Top-Paid Federal Boss Slammed for Buying Jerry Jones's Copter

(Bloomberg) -- A federally owned utility’s purchase of corporate jets and a luxury helicopter once used by Dallas Cowboys owner Jerry Jones has prompted a review by government auditors and calls for the chief executive officer’s resignation.

The more than $35 million in purchases by the Tennessee Valley Authority come as the utility has been raising residential rates and is already $25 billion in debt, said Stephen A. Smith, executive director of the Southern Alliance for Clean Energy, a watchdog group.

"There is no way you can justify flying around in luxury helicopter with hardwood floors at the ratepayers’ expense," Smith said in an interview. "One of our key concerns here is this is a TVA executive gone wild with no accountability."

He called for the resignation of TVA president and Chief Executive Officer Bill Johnson, whose $6.5 million compensation makes him the highest paid U.S. federal worker.

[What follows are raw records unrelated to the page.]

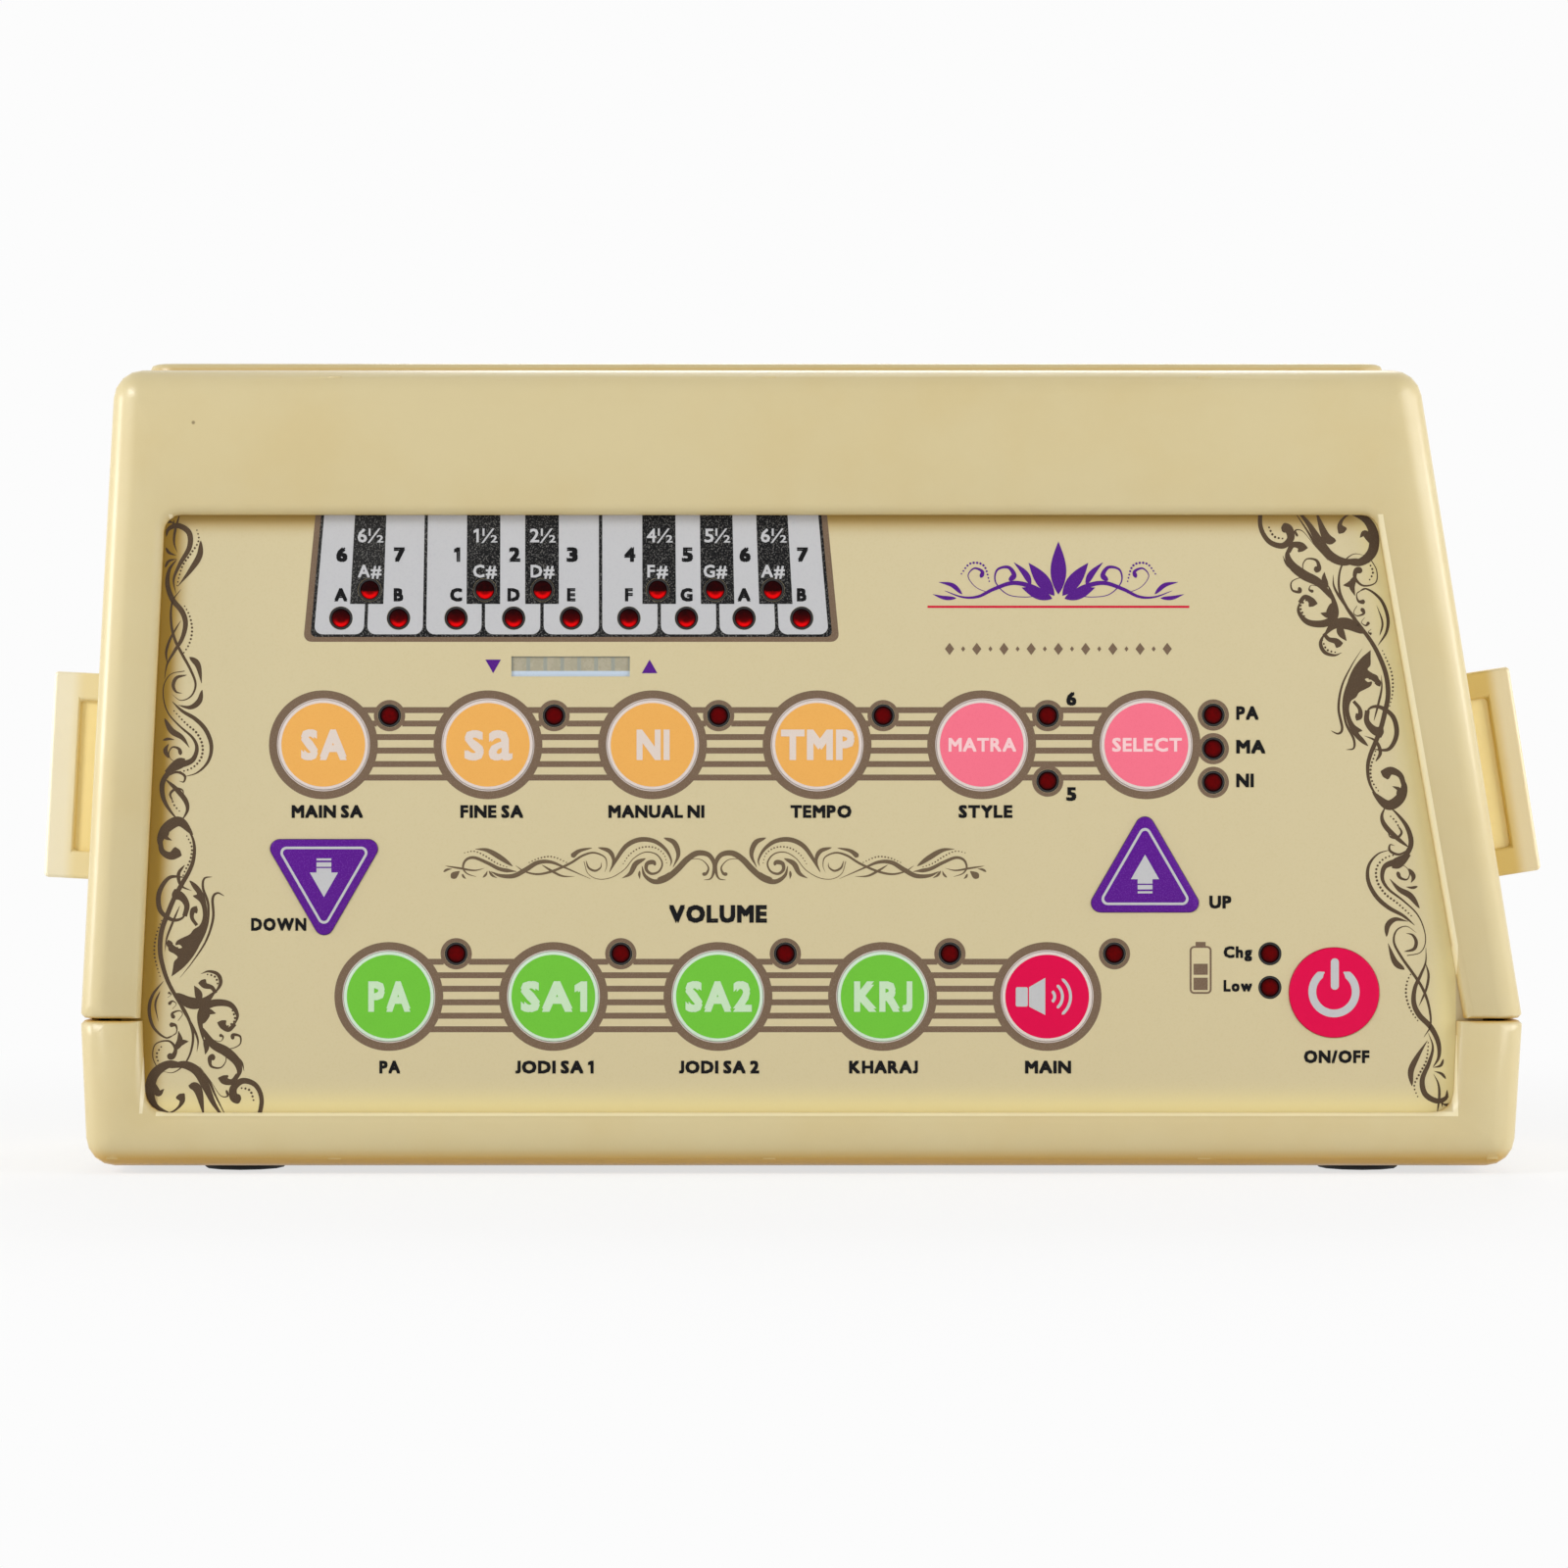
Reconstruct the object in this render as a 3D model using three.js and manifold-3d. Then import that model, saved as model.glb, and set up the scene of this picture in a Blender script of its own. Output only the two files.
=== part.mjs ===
// Electronic tanpura: a table-top drone box in a two-part moulded case, with a keypad on its front,
// a loudspeaker under a slotted field in its top and a strap lug on each side.
// Millimetres, +Z up, the keypad faces -Y. X counts from the middle of the seam between the shells.
import * as THREE from 'three';
import { mergeVertices } from 'three/addons/utils/BufferGeometryUtils.js';
import Module from 'manifold-3d';

const wasm = await Module();
wasm.setup();

// Driving dimensions

const FIT = {
  gap: 0.3, // between two pieces that only lie against each other
  slot: 0.15, // each side of a plate in its moulded slot
  keyGap: 0.15, // round a key in the overlay
  bond: 0.05, // film of glue, or a face seated on a face
  overrun: 2, // how far a cutter runs past the face that it cuts
  weld: 0.00001, // corners nearer than this are one corner
};

const CASE = {
  seamWidth: 223,
  depth: 78,
  upperHeight: 100.3,
  lowerHeight: 22.7,
  wall: 2.4,
  edgeRadius: 4.2, // rounding of the front and rear edges
  topCornerRadius: 4.6,
  baseCornerRadius: 4.5,
  seamGap: 0.45,
  seamChamfer: 0.6,
  tongueHeight: 1.6, // strip of the upper shell that drops into the rebate of the lower one
  tongueInset: 1.35,
};

// Drafts of the side walls, which narrow away from the seam
const LEAN = {
  upperLeft: 3.03,
  upperRight: 9.18,
  lowerLeft: 2.6,
  lowerRight: 3.6,
  windowLeft: 2.8,
  windowRight: 9.9,
  postLeft: 2.2,
  postRight: 2.5,
};

const WINDOW = {
  bandHeight: 22.5, // case top down to the window
  rimHeight: 8.3, // case base up to the window
  leftFlange: 9.5, // widths of the flanges at the seam
  rightFlange: 9.3,
  leftPost: 9.8,
  rightPost: 10.4,
  topCornerRadius: 2.7,
  baseCornerRadius: 3.4,
  lipRadius: 1.6, // rounding of the front edge of the window
};

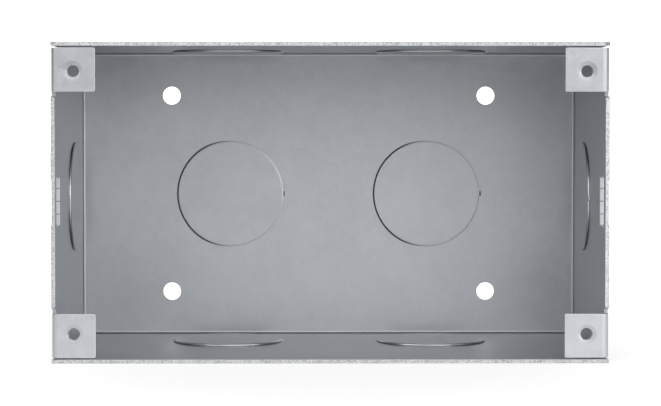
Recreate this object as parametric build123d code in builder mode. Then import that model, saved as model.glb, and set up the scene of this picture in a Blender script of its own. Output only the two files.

TVA spokesman Jim Hopson said the private aircraft are the only safe, timely option across the authority’s 80,000-square-mile, seven-state service area, which largely lacks commercial flights. The utility says its inspector general is looking into their use.

"We believe this is a valid use of the aircraft," Hopson said. He said the two jets have an operational cost per nautical mile of only 7 percent more than "comparable aircraft" and that the helicopter had "advanced safety features" that met the utilities’ needs.

Other groups joined the alliance in criticizing Johnson’s spending: Tennessee State Conference of the National Association for the Advancement of Colored People and Debbie Dooley, a founder of the Tea Party political movement.

The Knoxville, Tennessee-based utility, created in 1933 to provide electricity and economic stability to a region hard-hit by the Great Depression, already maintains a fleet of aircraft and helicopters used for transmission line work, according to the Southern Alliance for Clean Energy. But critics say its unlikely that the two Cessna Citation Excel jets, the King Air turbo-prop plane and the helicopter with a Mercedes Benz interior upgrade will be used for transmission line work.

The utility, the nation’s largest government-owned power provider, is seeking to cut jobs and limit employee raises as part of a plan to pare operating expenses, according to a 2017 Government Accountability Office report on the agency’s debt.